A lovely NZR tea service. Towels 6d, enquire at the office.

 This notice caught my eye.

No expectorating, please, in the interests of public health.

And none of this carrying on, either! I hope those politicians and dignitaries, wrapping their feet around the foot-warmers, didn't get up to such behaviour.

Tuesday, September 28, 2010

Mainline Steam, Parnell

This year, there was an open day at Mainline Steam on the 25th September, in conjunction with the Auckland Heritage Festival, and this year I was thankfully able to get there.

Ja1275, which was the commemorative engine for the reopening of the Onehunga branch line. Dates frrom 1951.

Ba552 next to it is an old timer from 1912.

Main attraction of the open day were the rides behind the 1932 Bagnall Tank Shunter (which has a double life as a Thomas the Tank Engine impersonator). A video can be fiound here.

What to do with old bogies? Turn 'em into sculpture.

And what to do with old freight wagons? Turn 'em into sheds (I wish I had one out back of my place!)

Inside the workshops. These were originally workshops for diesel engines, built in 1956 by New Zealand Rail. The buildings, with railway cutbacks, have been leased to Mainline Steam Trust from 1990.

Reminded me very much of Meccano sets I used to muck about with in younger days.

Ja1267 seems to have been purchased in 2008 from the NZ Railway and Locomotive Society in Waikato, one of the series built at the Hillside workshops between 1946-1956, according to an auction notice found online.

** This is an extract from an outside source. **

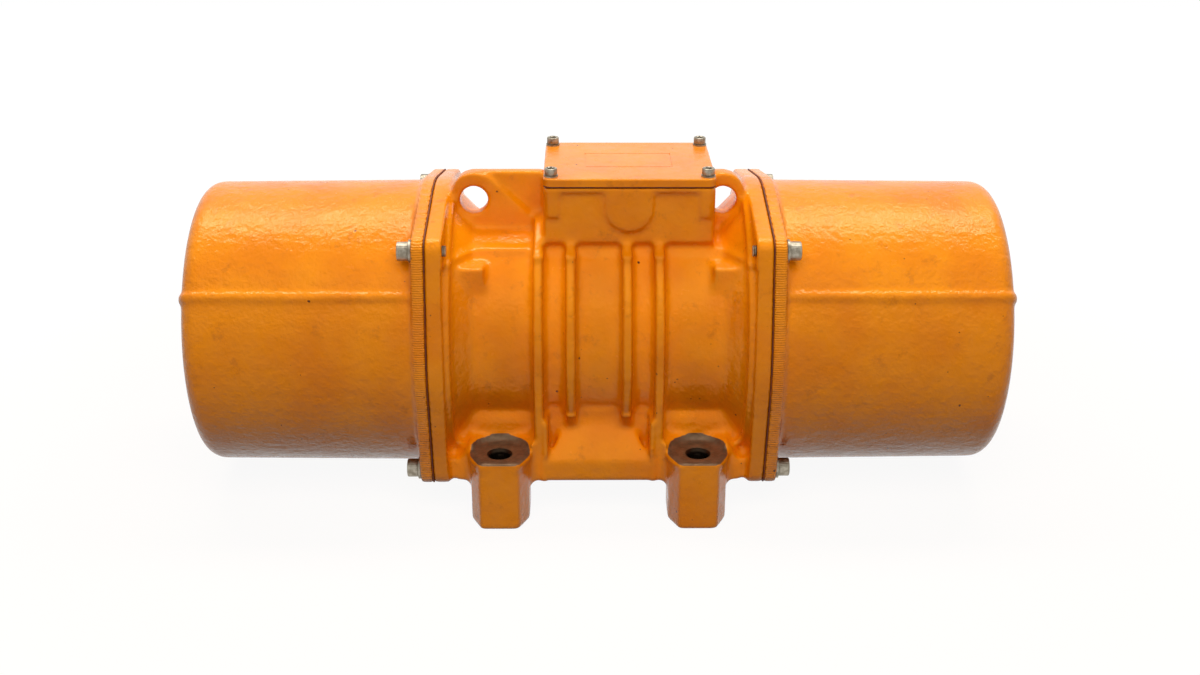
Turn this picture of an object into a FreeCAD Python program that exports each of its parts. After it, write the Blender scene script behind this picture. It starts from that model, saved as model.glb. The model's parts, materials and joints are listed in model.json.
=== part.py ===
"""Vibration motor: a foot-mounted induction motor with eccentric weights on both shaft ends.

Every body is drawn about the shaft: X runs along the shaft, Y to the back and Z up, and the
placement of each body lifts the shaft axis to its height above the feet.
"""
import FreeCAD
import Part
import os
import re

import Sketcher
from FreeCAD import Placement, Rotation, Vector

SIZES = {
    # housing casting: a "level" is above the floor, a "rise" is above the shaft axis
    "axis_height": 116.0,
    "housing_half": 117.6,
    "barrel_radius": 82.0,
    "stator_radius": 75.0,
    "flange_radius": 107.0,
    "flange_thickness": 11.5,
    "shoulder_radius": 103.0,
    "shoulder_thickness": 4.0,
    "neck_radius": 96.0,
    "neck_length": 14.0,
    "ear_offset": 82.0,
    "ear_radius": 10.5,
    "ear_lap": 3.0,
    "rib_radius": 92.0,
    "rib_thickness": 6.6,
    "inner_rib_offset": 19.6,
    "outer_rib_offset": 42.2,
    "rib_foot_reach": 90.0,
    # base and feet
    "base_level": 27.0,
    "slab_level": 57.0,
    "slab_reach": 89.0,
    "slab_half": 91.0,
    "ramp_level": 40.0,
    "shelf_reach": 73.5,
    "shelf_level": 67.0,
    "ledge_reach": 70.0,
    "ledge_level": 75.2,
    "block_half": 42.0,
    "block_reach": 91.0,
    "block_level": 43.0,
    "web_crest_half": 8.0,
    "web_foot_half": 38.5,
    "web_head_half": 24.0,
    "web_head_reach": 69.0,
    "web_side_level": 66.0,
    "web_crest_level": 71.2,
    "foot_pitch_long": 140.0,
    "foot_pitch_wide": 190.0,
    "foot_hole_radius": 8.5,
    "foot_level": 52.0,
    "foot_front": 18.0,
    "foot_front_half": 13.4,
    "foot_shoulder": 2.0,
    "foot_root": 24.0,
    "foot_root_half": 20.8,
    "spotface_radius": 21.0,
    # terminal box
    "box_centre_long": 21.25,
    "box_centre_wide": -2.75,
    "box_length": 119.5,
    "box_width": 98.5,
    "box_corner": 6.0,
    "box_under_rise": 70.0,
    "box_bevel_rise": 81.0,
    "box_bevel_run": 9.5,
    "box_rim_rise": 117.4,
    "box_floor_rise": 89.0,
    "box_wall": 6.0,
    "relief_depth": 2.8,
    "relief_rise": 114.0,
    "column_width": 10.35,
    "column_rise": 96.0,
    "entry_pad_half": 16.3,
    "entry_rise": 101.9,
    "entry_radius": 12.0,
    "lead_hole_radius": 8.0,
    # lifting eyes and side pads
    "eye_inset": 17.7,
    "eye_rise": 99.3,
    "eye_radius": 10.0,
    "eye_crest": 20.0,
    "eye_corner": 15.6,
    "eye_front": 22.0,
    "eye_boss": 4.0,
    "eye_plate": 10.0,
    "eye_plate_gap": 0.6,
    "eye_slope_start": 13.9,
    "eye_slope_head": 14.2,
    "eye_slope_end": 40.2,
    "eye_slope_drop": 11.0,
    "eye_foot_depth": 46.0,
    "pad_inner": 80.0,
    "pad_reach": 68.0,
    "pad_low_rise": 44.0,
    "pad_high_rise": 64.0,
    "pad_root": 45.0,
    # bearing shields
    "shield_radius": 94.0,
    "shield_depth": 14.0,
    "shield_hub_radius": 64.0,
    "shield_inner_radius": 60.0,
    "shield_lip_radius": 40.0,
    "shield_lip": 4.0,
    "shield_screw_circle": 85.0,
    "shield_screw_radius": 3.0,
    "shield_screw_grip": 9.5,
    "cover_screw_circle": 57.0,
    "cover_screw_grip": 12.0,
    "cover_thickness": 5.0,
    "cover_bore": 30.3,
    # roller bearings
    "bearing_start": 92.0,
    "bearing_width": 36.0,
    "bearing_bore": 22.5,
    "inner_race": 29.5,
    "outer_race": 43.5,
    "bearing_outside": 50.0,
    "race_rib_radius": 40.6,
    "roller_length": 24.0,
    "roller_gap": 0.03,
    "roller_side_gap": 0.2,
    "roller_pocket_gap": 0.15,
    "cage_inner": 34.2,
    "cage_outer": 38.8,
    "cage_length": 30.0,
    # stator and rotor
    "core_half": 55.0,
    "stator_bore": 46.0,
    "slot_bottom": 62.0,
    "slot_half_width": 2.2,
    "winding_length": 28.0,
    "winding_inner": 50.0,
    "winding_outer": 70.0,
    "winding_round": 7.0,
    "coil_side_inset": 1.5,
    "air_gap": 0.5,
    "shaft_core_radius": 30.0,
    "shaft_core_half": 60.0,
    "shaft_neck_radius": 27.0,
    "cage_ring_length": 8.0,
    "cage_ring_inner": 34.0,
    "cage_ring_outer": 44.5,
    "seat_gap": 0.04,
    # shaft ends and weights
    "shaft_shoulder": 141.6,
    "weight_seat_radius": 20.0,
    "weight_thickness": 56.0,
    "weight_gap": 0.4,
    "weight_radius": 90.0,
    "weight_drop": 23.0,
    "weight_hub_radius": 38.0,
    "washer_thickness": 4.6,
    "washer_radius": 30.0,
    "nut_thickness": 12.0,
    "nut_corner_radius": 26.6,
    "thread_radius": 15.0,
    "shaft_tip": 3.0,
    "key_half_width": 6.0,
    "key_length": 48.0,
    "key_depth": 5.0,
    "key_height": 8.0,
    "flinger_radius": 38.0,
    "flinger_width": 3.0,
    "ring_radius": 30.0,
    "flinger_clearance": 1.0,
    "slit_half_width": 1.5,
    "clamp_height": 28.0,
    "clamp_screw_radius": 5.0,
    "clamp_head_radius": 8.0,
    "clamp_head_height": 10.0,
    "clamp_well_radius": 8.8,
    "clamp_seat": 13.0,
    "clamp_grip": 30.0,
    "clamp_pitch": 28.0,
    # weight guards
    "gasket_thickness": 0.8,
    "guard_end": 286.6,
    "guard_radius": 104.0,
    "guard_end_radius": 102.7,
    "guard_corner": 12.0,
    "guard_wall": 4.5,
    "guard_flange": 8.9,
    "bead_angle": 60.0,
    "bead_half_width": 2.75,
    "bead_height": 2.0,
    # fasteners
    "thread_gap": 0.05,
    "guard_screw_radius": 4.0,
    "guard_screw_head": 6.5,
    "guard_screw_head_height": 8.0,
    "guard_screw_grip": 25.0,
    "guard_screw_socket": 3.46,
    "guard_washer_radius": 8.0,
    "guard_washer_thickness": 1.6,
    "guard_hole_radius": 4.5,
    "small_head_radius": 5.0,
    "small_head_height": 6.0,
    # lid
    "lid_gasket": 0.8,
    "lid_thickness": 5.4,
    "lid_edge": 1.5,
    "lid_screw_inset_long": 5.4,
    "lid_screw_inset_wide": 7.75,
    "lid_boss_reach": 7.5,
    "lid_screw_radius": 2.5,
    "lid_screw_head": 4.4,
    "lid_screw_head_height": 5.0,
    "lid_screw_grip": 18.0,
    "lid_screw_socket": 2.3,
    "lid_washer_radius": 5.0,
    "lid_washer_thickness": 1.0,
    "lid_hole_radius": 2.75,
    "lid_frame_length": 62.0,
    "lid_frame_width": 36.0,
    "lid_frame_line": 0.8,
    "lid_frame_depth": 0.5,
    # terminal board
    "board_length": 66.0,
    "board_width": 34.0,
    "board_height": 9.0,
    "stud_pitch_long": 22.0,
    "stud_pitch_wide": 18.0,
    "stud_radius": 2.5,
    "stud_sink": 6.0,
    "stud_rise": 13.0,
    "terminal_nut_corner": 4.6,
    "terminal_nut_height": 4.0,
    "link_half_width": 4.0,
    "link_thickness": 1.2,
    "earth_offset_long": 44.0,
    "earth_screw_head": 4.5,
    "earth_screw_head_height": 4.0,
    "earth_screw_grip": 6.0,
    "cut_margin": 4.0,
}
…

Garratt englines from South Africa.

Outside and at back -- a world of rust and graffiti. Here is the largest folded airplane I've ever seen.

Where old boilers hang around.

This bit above dates from 1877, constructed in Manchester, according to its casing.

This seems to be part of a turntable, an essential in the days of steam. Pleasant Point Railway still use one, I know.